As long as there are no cracks or nicks, you can always clean up and re-season a pan to last you for a lifetime.  Actually for several.  Many people find that their mother’s or grandmother’s skillet works just as well for them today.    The more you cook with your cast iron, the better it gets!  Each time you cook, the pan gets re-seasoned.

How to Care for Cast Iron:

– Make sure you NEVER pour a large amount of cold liquid into a hot pan.  It can cause your cast iron to crack!

-Clean the pan by scrubbing with a scrubbing brush or sponge and plenty of hot water.  (Don’t tell my husband, who is a die-hard cast iron fan, but if I need a little extra cleaning power I do use a tiny amount of dish soap on my sponge!)  Most of the time, the pan cleans up so easily that you don’t need to scrub much.

-Thoroughly dry the cast iron and set it on your heated stovetop burner to warm the pan a bit.  Lightly grease the pan with your oil of choice (neutral food-grade) and then wipe off the extra with a rag or paper towel.


  1. Susan and I have half a dozen skillets of varying sizes, a dutch oven, a round griddle, and a corn bread pan… I really love my cast iron!
    Another great way to clean a stubborn spot on cast iron is with a little bit of coarse salt (clean sand will work in camping conditions) and an old potato. The salt scrubs the surface and the potato provides a convenient “handle.”

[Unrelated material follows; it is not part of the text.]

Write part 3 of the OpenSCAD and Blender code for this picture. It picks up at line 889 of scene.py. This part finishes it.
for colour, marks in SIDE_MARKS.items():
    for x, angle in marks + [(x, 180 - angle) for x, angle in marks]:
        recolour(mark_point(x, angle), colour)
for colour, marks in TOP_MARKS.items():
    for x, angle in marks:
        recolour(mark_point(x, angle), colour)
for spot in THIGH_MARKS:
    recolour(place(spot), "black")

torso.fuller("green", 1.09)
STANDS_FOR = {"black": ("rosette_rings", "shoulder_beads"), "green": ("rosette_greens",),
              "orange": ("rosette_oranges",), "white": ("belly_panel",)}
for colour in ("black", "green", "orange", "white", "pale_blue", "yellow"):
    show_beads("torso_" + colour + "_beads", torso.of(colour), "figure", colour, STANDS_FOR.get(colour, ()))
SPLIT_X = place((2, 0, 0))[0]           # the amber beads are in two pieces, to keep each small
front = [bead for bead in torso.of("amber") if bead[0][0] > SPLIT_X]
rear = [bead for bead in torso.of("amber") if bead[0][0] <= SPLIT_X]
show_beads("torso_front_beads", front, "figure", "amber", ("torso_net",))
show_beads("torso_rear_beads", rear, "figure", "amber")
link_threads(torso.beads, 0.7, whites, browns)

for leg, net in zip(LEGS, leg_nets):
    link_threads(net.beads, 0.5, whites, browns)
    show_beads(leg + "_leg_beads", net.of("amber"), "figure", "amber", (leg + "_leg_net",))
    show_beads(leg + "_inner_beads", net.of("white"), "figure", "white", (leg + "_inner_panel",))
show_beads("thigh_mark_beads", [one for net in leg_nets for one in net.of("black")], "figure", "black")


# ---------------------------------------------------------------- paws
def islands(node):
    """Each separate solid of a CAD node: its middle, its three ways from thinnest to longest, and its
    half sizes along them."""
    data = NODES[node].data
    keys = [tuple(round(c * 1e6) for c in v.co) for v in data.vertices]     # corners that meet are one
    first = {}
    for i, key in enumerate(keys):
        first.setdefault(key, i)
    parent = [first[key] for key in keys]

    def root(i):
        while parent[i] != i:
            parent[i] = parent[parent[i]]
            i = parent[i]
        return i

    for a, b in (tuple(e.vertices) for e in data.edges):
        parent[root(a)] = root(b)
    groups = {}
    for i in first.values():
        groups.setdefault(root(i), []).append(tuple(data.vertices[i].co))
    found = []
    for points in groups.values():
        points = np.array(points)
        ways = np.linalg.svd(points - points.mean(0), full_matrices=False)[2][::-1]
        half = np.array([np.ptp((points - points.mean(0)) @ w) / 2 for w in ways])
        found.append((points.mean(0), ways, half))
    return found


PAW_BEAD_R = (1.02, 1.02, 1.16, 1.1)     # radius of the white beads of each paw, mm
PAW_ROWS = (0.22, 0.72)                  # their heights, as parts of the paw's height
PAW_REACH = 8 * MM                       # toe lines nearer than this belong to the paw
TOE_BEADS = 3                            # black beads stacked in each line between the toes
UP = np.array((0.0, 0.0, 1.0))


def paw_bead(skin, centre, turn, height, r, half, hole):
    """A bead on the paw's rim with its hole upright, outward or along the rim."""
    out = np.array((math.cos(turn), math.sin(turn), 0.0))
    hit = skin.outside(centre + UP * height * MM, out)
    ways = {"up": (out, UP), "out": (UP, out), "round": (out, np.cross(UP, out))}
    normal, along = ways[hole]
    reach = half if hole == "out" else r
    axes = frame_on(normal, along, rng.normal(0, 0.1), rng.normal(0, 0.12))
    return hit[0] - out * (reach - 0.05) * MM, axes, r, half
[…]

    Also, if you’re ever in eastern Tennessee, there’s a Lodge outlet store in Sevierville.

  2. Okay, you’ve convinced me to seek out our cast iron pan that we usually only use for camping to use more regularly!

    1. I’m so glad! I’m on the hunt for a small skillet and maybe a griddle next. We’re trying to switch over because we love our cast iron so much!